2025 ND 131
N.D.2025Background
- John and Stacy Bang (surface and mineral owners) sued Continental Resources, Inc., the oil and gas leaseholder and operator of their property in Dunn County, ND, after Continental installed oil and gas infrastructure (including a saltwater pipeline) over the Bangs' objections.
- The Bangs alleged trespass, sought an injunction, and claimed damages under N.D.C.C. ch. 38-11.1 for oil and gas production impacts; Continental counterclaimed for declaratory judgment of its right to use the surface and an injunction barring interference.
- The district court granted partial summary judgment to Continental, holding it had the right under the lease to install pipeline facilities; the Bangs' trespass and injunction claims were denied, but their damages claims proceeded to a jury.
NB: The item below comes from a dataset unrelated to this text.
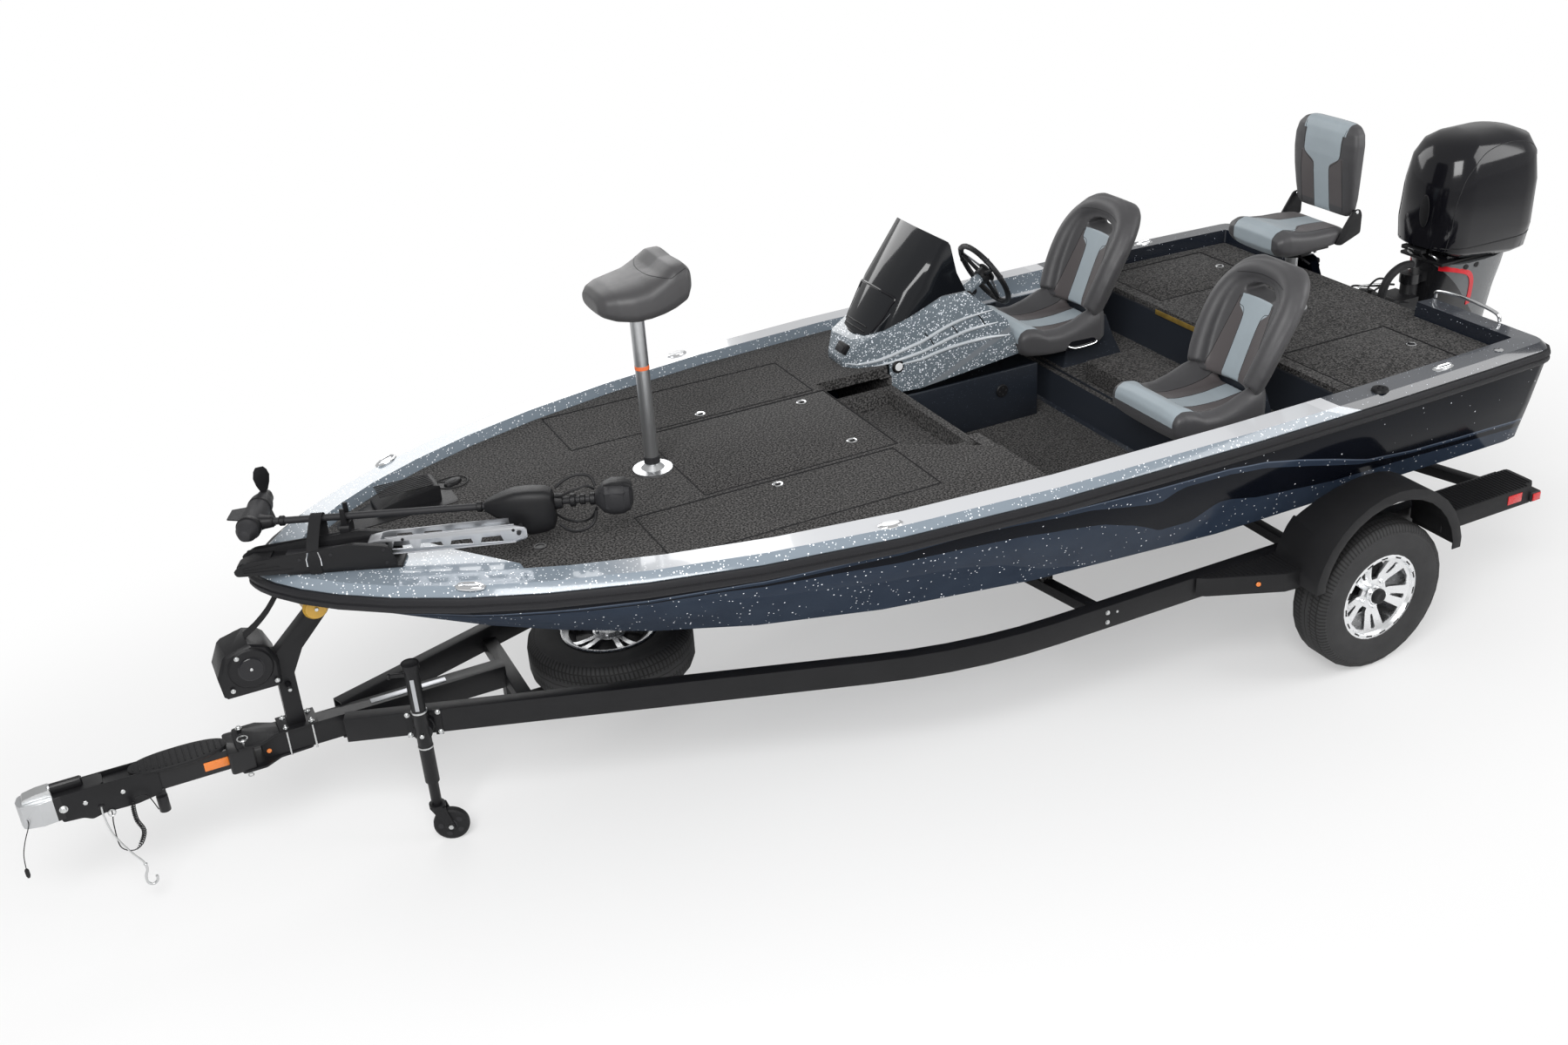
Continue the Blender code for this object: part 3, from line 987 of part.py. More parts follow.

- A jury awarded the Bangs damages for compensation claims under the statute; the court excluded certain damages and evidentiary matters, sanctioned the Bangs regarding expert disclosures, and awarded costs to Continental.
- The Bangs appealed, challenging the summary judgment, evidentiary exclusions, jury instructions, denial of a new trial, and cost awards.
Issues
| Issue | Plaintiff's Argument | Defendant's Argument | Held |
|---|---|---|---|
| Right to Install Pipeline Facilities | Lease does not authorize pipelines for saltwater or utilities; lease is ambiguous | Lease is broad, permits all necessary facilities for oil and gas production | For Continental; lease is unambiguous & allows facilities |
| Exclusion of Settlement & Easement Evidence | Other settlements are relevant to damages; required by statute & caselaw | Irrelevant, prejudicial, inadmissible under Rule 408 and not comparable | For Continental; no abuse of discretion excluding such evidence |
| Exclusion of Future Agricultural Damages Evidence | Past yields and prices prove future loss; court excluded evidence without basis | Appropriate exclusion; evidence too speculative over long time periods | For Continental; exclusion was not an abuse of discretion |
| Topsoil as an Improvement | Topsoil is an improv. under damages statute; evidence sufficient | Topsoil is part of land, not an improv.; no separate damages for it | For Continental; topsoil not an improvement under statute |
Key Cases Cited
- Hunt Oil Co. v. Kerbaugh, 283 N.W.2d 131 (N.D. 1979) (clarifies mineral estate's implied rights and accommodation doctrine)
- N.D. Energy Servs., LLC v. Lime Rock Res. III-A, L.P., 10 N.W.3d 591 (N.D. 2024) (lease interpretation governs scope of mineral lessee's rights)
- Mosser v. Denbury Res., Inc., 898 N.W.2d 406 (N.D. 2017) (third-party contracts may be probative but admissibility is for trial court)
- Zander v. Morsette, 959 N.W.2d 838 (N.D. 2021) (trial court has broad discretion in evidentiary rulings)
- Johnson v. Monsanto Co., 303 N.W.2d 86 (N.D. 1981) (damages for future crop loss must avoid speculation)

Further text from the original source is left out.